### Problem to solve
Retype, exactly as written, every line from the one containing "return half + Rot(0, 0, 180) * half" down to the one containing "obj.data.transform(world)", including both, and nothing else.

### Provided material
++++++++++++++++++++

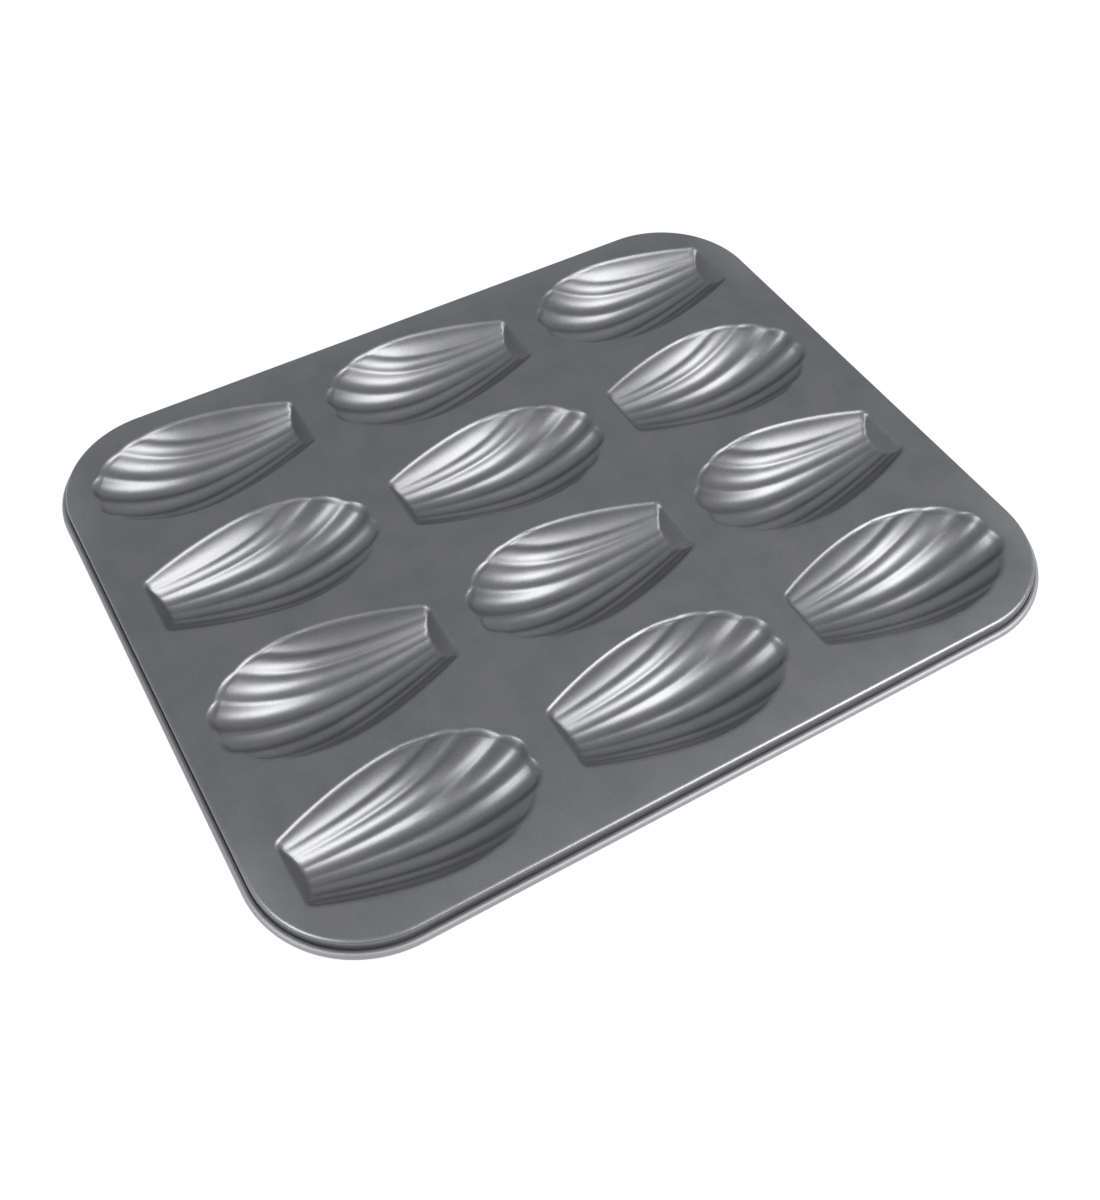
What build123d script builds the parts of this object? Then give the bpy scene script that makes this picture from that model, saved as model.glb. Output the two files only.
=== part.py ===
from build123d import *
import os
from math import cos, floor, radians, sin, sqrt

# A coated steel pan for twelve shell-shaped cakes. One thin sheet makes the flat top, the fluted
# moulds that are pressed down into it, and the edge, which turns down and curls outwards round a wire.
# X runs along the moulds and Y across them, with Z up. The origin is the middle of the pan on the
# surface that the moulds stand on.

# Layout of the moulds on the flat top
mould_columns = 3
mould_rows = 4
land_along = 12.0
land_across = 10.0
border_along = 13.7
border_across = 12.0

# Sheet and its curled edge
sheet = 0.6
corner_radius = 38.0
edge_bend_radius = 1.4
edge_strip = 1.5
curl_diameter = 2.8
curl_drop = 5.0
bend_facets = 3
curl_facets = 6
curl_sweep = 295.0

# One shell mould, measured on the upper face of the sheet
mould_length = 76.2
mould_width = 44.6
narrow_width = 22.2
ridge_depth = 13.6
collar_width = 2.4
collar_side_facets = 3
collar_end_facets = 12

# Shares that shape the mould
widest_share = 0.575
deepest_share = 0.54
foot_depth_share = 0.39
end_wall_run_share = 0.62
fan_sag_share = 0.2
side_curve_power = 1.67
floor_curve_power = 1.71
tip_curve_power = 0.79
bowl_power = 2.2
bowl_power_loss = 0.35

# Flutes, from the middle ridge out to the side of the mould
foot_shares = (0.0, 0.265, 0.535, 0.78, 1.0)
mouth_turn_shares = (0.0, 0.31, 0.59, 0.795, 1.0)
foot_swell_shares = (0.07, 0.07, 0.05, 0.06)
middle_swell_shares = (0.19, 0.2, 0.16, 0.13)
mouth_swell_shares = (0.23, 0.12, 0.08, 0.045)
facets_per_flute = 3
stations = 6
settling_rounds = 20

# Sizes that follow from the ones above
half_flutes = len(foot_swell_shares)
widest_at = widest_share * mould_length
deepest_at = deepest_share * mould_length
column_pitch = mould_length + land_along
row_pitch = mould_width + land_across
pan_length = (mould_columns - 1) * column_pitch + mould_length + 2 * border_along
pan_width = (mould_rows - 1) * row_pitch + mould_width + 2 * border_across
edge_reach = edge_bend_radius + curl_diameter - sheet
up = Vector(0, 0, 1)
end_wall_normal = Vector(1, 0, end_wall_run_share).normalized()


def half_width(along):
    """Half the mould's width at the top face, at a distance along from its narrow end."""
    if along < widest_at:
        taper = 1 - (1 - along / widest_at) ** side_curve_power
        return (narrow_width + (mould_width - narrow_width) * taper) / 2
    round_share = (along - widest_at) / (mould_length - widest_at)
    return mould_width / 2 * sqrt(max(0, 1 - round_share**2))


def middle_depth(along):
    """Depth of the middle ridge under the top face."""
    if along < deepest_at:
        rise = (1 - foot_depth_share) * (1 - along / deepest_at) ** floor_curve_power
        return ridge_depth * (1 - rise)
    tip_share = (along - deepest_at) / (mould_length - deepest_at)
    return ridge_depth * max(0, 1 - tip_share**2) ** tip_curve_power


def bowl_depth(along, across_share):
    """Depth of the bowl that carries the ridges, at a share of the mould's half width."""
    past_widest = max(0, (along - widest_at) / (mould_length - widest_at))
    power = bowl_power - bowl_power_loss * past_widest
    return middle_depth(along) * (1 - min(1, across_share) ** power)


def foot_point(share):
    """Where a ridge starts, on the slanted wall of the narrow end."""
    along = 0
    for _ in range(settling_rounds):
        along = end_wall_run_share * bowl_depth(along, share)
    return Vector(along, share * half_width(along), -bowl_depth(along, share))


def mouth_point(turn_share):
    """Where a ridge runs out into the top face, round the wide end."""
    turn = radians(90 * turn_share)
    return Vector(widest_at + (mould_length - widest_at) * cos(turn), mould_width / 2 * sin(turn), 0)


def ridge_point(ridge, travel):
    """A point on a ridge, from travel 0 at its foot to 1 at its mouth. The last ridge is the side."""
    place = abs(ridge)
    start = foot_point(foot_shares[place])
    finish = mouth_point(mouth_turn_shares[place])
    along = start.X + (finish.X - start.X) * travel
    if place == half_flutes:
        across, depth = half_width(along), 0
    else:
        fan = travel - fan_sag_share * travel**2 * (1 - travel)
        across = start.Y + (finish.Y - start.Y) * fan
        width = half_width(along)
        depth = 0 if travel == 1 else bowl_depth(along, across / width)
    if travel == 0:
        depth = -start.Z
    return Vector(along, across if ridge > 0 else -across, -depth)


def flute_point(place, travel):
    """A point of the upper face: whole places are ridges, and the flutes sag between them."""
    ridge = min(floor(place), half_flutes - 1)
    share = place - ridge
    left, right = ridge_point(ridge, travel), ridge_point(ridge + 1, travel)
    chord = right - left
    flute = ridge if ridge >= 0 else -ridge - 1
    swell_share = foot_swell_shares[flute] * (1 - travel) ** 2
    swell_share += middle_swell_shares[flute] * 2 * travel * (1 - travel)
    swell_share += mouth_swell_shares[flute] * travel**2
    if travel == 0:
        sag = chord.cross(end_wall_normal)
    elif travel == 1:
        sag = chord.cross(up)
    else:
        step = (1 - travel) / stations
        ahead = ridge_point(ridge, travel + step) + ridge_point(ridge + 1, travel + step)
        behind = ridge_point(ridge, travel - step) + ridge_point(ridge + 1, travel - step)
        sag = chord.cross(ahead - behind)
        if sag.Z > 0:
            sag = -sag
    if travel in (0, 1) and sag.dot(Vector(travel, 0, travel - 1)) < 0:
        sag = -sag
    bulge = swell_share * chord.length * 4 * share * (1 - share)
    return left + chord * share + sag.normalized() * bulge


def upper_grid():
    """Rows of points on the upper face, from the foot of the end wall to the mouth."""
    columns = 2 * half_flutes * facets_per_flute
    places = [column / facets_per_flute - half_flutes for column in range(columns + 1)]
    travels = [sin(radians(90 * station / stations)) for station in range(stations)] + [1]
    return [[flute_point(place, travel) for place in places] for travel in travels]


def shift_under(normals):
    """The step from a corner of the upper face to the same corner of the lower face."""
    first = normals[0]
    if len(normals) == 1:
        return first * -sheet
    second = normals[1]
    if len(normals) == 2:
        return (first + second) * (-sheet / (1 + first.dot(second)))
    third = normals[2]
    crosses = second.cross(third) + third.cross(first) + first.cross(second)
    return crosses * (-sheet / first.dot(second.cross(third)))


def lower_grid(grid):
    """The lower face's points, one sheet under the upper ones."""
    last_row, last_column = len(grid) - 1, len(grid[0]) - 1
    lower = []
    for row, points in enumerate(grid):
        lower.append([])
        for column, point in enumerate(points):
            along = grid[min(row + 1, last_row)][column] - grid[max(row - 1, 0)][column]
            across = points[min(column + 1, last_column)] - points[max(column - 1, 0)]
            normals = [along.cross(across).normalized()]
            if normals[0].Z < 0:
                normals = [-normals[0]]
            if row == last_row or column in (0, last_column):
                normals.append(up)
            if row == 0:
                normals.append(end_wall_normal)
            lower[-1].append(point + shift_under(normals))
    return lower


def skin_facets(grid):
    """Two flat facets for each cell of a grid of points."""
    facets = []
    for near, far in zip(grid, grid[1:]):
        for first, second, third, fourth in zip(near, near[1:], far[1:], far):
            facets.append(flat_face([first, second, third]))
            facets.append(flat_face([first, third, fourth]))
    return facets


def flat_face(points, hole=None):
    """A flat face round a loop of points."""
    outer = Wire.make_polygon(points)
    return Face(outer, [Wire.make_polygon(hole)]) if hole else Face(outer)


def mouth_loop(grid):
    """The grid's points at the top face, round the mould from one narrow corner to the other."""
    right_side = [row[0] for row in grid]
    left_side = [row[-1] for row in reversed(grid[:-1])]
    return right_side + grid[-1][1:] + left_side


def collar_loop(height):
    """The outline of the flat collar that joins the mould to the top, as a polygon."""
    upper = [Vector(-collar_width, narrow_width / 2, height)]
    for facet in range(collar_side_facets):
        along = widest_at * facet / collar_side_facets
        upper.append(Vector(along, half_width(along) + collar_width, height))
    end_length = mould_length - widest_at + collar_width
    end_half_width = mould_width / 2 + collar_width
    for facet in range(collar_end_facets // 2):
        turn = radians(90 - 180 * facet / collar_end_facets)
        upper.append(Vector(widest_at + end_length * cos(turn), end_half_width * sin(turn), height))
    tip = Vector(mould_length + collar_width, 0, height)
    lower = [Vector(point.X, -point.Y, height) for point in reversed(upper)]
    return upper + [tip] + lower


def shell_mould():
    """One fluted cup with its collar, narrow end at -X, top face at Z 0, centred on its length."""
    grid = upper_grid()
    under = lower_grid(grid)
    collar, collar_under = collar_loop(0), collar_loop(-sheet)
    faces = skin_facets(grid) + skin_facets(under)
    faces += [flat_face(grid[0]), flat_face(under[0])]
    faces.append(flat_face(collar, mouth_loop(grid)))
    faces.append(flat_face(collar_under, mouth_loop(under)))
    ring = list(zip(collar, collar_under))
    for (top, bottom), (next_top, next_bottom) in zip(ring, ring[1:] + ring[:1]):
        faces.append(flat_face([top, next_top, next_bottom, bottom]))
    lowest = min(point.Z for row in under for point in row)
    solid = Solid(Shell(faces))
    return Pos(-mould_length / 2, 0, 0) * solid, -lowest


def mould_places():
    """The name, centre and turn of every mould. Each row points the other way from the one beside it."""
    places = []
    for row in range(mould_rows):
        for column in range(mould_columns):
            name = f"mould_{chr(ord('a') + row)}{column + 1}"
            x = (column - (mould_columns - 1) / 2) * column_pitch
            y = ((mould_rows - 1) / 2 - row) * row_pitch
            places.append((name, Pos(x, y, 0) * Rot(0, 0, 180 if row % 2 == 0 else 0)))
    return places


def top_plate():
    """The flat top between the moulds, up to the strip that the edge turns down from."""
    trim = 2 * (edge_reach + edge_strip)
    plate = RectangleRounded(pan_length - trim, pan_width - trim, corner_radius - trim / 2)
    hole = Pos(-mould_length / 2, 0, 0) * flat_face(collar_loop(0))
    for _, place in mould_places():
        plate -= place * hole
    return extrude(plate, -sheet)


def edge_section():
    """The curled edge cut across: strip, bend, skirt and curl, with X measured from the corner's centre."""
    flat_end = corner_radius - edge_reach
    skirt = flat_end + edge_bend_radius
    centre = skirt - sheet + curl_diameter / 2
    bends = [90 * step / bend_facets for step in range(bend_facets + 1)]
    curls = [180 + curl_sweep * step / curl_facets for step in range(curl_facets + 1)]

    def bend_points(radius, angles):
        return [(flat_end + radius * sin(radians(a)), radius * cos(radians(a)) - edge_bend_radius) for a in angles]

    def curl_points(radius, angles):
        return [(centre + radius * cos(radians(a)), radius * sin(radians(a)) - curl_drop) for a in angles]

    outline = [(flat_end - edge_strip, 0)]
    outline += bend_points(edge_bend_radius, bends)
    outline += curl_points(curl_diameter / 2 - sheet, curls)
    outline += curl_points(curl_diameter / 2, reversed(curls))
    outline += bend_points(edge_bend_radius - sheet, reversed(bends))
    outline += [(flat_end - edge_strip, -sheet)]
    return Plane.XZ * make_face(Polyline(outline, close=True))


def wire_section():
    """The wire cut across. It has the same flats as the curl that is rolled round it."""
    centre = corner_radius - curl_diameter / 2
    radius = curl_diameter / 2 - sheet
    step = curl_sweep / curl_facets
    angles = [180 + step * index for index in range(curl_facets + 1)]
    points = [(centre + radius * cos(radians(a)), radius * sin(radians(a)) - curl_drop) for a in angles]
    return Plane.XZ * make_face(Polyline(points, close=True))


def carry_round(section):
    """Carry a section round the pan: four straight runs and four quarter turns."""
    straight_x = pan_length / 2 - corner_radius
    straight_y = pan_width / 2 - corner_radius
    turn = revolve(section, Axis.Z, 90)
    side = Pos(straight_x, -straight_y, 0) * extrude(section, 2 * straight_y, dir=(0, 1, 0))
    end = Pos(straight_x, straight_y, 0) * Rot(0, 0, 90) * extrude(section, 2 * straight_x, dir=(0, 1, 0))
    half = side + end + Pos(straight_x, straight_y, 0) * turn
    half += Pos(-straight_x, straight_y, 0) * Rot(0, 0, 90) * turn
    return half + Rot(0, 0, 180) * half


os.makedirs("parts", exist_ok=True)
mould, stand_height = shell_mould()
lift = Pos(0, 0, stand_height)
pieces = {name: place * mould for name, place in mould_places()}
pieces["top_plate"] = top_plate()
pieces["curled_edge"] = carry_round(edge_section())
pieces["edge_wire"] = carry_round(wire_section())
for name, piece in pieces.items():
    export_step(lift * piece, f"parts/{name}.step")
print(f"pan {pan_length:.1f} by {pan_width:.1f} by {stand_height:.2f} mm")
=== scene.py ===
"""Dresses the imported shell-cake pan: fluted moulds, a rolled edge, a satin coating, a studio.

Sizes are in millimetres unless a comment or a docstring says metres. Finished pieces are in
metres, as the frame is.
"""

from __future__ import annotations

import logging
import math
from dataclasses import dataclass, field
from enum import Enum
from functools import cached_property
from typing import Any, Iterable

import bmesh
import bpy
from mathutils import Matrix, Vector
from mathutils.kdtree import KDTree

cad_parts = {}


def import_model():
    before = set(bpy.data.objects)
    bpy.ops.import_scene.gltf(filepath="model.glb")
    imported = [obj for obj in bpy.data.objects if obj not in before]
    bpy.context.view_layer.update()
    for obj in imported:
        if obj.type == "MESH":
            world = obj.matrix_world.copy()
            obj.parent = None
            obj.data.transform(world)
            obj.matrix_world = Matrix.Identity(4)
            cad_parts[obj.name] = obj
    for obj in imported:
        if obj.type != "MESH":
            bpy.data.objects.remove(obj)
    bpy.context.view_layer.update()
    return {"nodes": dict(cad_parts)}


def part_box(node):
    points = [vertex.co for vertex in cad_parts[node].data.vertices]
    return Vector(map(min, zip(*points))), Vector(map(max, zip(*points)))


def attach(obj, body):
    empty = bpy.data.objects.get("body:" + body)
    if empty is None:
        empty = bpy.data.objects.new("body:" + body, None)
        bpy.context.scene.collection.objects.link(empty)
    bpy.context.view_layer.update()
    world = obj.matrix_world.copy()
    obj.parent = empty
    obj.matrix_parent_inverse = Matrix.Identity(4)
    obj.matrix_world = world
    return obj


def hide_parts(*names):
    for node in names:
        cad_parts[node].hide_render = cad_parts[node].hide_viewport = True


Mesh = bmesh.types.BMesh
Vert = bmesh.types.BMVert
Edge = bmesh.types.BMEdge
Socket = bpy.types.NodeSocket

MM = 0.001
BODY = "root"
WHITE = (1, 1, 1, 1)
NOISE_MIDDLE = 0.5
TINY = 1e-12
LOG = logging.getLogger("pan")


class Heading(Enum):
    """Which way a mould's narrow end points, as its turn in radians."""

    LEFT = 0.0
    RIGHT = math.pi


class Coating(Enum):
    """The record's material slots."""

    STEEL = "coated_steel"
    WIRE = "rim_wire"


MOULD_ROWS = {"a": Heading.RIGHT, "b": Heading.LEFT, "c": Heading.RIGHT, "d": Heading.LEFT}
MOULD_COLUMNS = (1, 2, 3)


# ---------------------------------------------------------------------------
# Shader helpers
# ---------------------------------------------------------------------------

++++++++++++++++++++

### The answer
    return half + Rot(0, 0, 180) * half


os.makedirs("parts", exist_ok=True)
mould, stand_height = shell_mould()
lift = Pos(0, 0, stand_height)
pieces = {name: place * mould for name, place in mould_places()}
pieces["top_plate"] = top_plate()
pieces["curled_edge"] = carry_round(edge_section())
pieces["edge_wire"] = carry_round(wire_section())
for name, piece in pieces.items():
    export_step(lift * piece, f"parts/{name}.step")
print(f"pan {pan_length:.1f} by {pan_width:.1f} by {stand_height:.2f} mm")
=== scene.py ===
"""Dresses the imported shell-cake pan: fluted moulds, a rolled edge, a satin coating, a studio.

Sizes are in millimetres unless a comment or a docstring says metres. Finished pieces are in
metres, as the frame is.
"""

from __future__ import annotations

import logging
import math
from dataclasses import dataclass, field
from enum import Enum
from functools import cached_property
from typing import Any, Iterable

import bmesh
import bpy
from mathutils import Matrix, Vector
from mathutils.kdtree import KDTree

cad_parts = {}


def import_model():
    before = set(bpy.data.objects)
    bpy.ops.import_scene.gltf(filepath="model.glb")
    imported = [obj for obj in bpy.data.objects if obj not in before]
    bpy.context.view_layer.update()
    for obj in imported:
        if obj.type == "MESH":
            world = obj.matrix_world.copy()
            obj.parent = None
            obj.data.transform(world)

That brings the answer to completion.